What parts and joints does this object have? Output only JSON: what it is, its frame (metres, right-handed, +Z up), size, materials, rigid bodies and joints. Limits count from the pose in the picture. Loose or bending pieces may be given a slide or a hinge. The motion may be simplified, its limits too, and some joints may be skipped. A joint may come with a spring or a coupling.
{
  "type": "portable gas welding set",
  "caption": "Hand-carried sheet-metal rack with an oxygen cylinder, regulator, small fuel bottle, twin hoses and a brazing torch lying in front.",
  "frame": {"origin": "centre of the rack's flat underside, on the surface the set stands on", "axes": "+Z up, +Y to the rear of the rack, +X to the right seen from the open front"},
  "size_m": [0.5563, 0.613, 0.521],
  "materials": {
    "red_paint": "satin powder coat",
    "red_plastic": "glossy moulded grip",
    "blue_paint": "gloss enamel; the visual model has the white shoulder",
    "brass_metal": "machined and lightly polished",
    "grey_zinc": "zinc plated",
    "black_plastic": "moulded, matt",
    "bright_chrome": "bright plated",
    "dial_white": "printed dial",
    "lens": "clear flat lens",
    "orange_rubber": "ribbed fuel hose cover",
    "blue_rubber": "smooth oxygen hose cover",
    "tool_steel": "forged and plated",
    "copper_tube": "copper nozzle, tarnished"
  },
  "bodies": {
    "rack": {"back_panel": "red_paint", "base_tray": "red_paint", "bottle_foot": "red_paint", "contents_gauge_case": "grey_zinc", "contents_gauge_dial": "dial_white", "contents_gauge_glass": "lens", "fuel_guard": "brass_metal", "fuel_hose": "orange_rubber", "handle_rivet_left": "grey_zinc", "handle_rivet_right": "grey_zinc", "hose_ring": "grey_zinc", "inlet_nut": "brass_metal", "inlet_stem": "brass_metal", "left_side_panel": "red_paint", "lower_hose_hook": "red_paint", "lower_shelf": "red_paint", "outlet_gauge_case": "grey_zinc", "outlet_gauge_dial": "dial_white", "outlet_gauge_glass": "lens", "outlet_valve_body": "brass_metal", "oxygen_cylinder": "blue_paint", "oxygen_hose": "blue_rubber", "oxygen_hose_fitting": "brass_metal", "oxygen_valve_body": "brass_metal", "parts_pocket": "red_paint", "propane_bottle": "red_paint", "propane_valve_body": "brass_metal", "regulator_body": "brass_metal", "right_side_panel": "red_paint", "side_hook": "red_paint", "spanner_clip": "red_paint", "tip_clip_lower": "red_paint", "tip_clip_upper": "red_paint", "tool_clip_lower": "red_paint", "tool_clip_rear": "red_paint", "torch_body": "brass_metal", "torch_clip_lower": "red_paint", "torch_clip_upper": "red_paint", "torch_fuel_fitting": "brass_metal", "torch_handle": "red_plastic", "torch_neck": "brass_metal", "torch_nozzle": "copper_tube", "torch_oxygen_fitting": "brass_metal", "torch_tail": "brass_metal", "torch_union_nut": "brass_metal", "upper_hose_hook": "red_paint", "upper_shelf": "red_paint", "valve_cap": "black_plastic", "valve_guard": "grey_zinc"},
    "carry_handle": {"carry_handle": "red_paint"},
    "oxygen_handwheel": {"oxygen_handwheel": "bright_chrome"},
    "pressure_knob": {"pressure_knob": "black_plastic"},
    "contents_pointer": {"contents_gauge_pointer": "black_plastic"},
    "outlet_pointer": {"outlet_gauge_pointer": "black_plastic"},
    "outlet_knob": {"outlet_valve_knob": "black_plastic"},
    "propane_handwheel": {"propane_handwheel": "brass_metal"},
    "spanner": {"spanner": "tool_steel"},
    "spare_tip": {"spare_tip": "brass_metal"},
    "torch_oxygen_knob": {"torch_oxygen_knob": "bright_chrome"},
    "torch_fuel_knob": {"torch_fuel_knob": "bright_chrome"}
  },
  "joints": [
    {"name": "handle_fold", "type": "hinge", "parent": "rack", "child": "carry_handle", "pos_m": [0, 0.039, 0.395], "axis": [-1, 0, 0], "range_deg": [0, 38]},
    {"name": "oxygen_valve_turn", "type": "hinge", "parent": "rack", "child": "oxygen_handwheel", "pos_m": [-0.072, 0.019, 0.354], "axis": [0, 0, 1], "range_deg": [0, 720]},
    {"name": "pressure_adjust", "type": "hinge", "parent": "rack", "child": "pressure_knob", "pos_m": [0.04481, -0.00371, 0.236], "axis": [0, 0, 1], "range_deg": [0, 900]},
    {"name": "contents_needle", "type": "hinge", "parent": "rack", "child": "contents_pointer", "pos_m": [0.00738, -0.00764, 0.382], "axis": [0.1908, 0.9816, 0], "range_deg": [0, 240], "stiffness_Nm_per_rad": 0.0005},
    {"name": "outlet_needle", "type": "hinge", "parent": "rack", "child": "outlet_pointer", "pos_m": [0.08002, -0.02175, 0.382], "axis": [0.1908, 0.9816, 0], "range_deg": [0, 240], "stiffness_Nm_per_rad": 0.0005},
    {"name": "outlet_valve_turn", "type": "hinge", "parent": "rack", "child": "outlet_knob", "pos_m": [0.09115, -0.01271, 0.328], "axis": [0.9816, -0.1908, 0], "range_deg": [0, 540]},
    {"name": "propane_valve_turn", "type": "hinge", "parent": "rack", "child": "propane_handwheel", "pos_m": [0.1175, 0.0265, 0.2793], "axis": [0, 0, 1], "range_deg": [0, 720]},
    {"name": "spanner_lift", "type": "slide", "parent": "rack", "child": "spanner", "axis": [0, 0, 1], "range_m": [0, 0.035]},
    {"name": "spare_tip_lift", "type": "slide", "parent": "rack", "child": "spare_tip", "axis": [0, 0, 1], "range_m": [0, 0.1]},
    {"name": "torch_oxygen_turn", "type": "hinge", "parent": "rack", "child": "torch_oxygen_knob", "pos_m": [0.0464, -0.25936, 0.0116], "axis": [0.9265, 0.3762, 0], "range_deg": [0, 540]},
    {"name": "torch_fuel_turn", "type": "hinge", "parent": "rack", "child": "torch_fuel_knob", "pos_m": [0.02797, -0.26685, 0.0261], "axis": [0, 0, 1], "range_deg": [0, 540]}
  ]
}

============================================================

All lines in the data that contain the word "bodies" should be copied.

» **THE RESULT**:
What parts and joints does this object have? Output only JSON: what it is, its frame (metres, right-handed, +Z up), size, materials, rigid bodies and joints. Limits count from the pose in the picture. Loose or bending pieces may be given a slide or a hinge. The motion may be simplified, its limits too, and some joints may be skipped. A joint may come with a spring or a coupling.
  "bodies": {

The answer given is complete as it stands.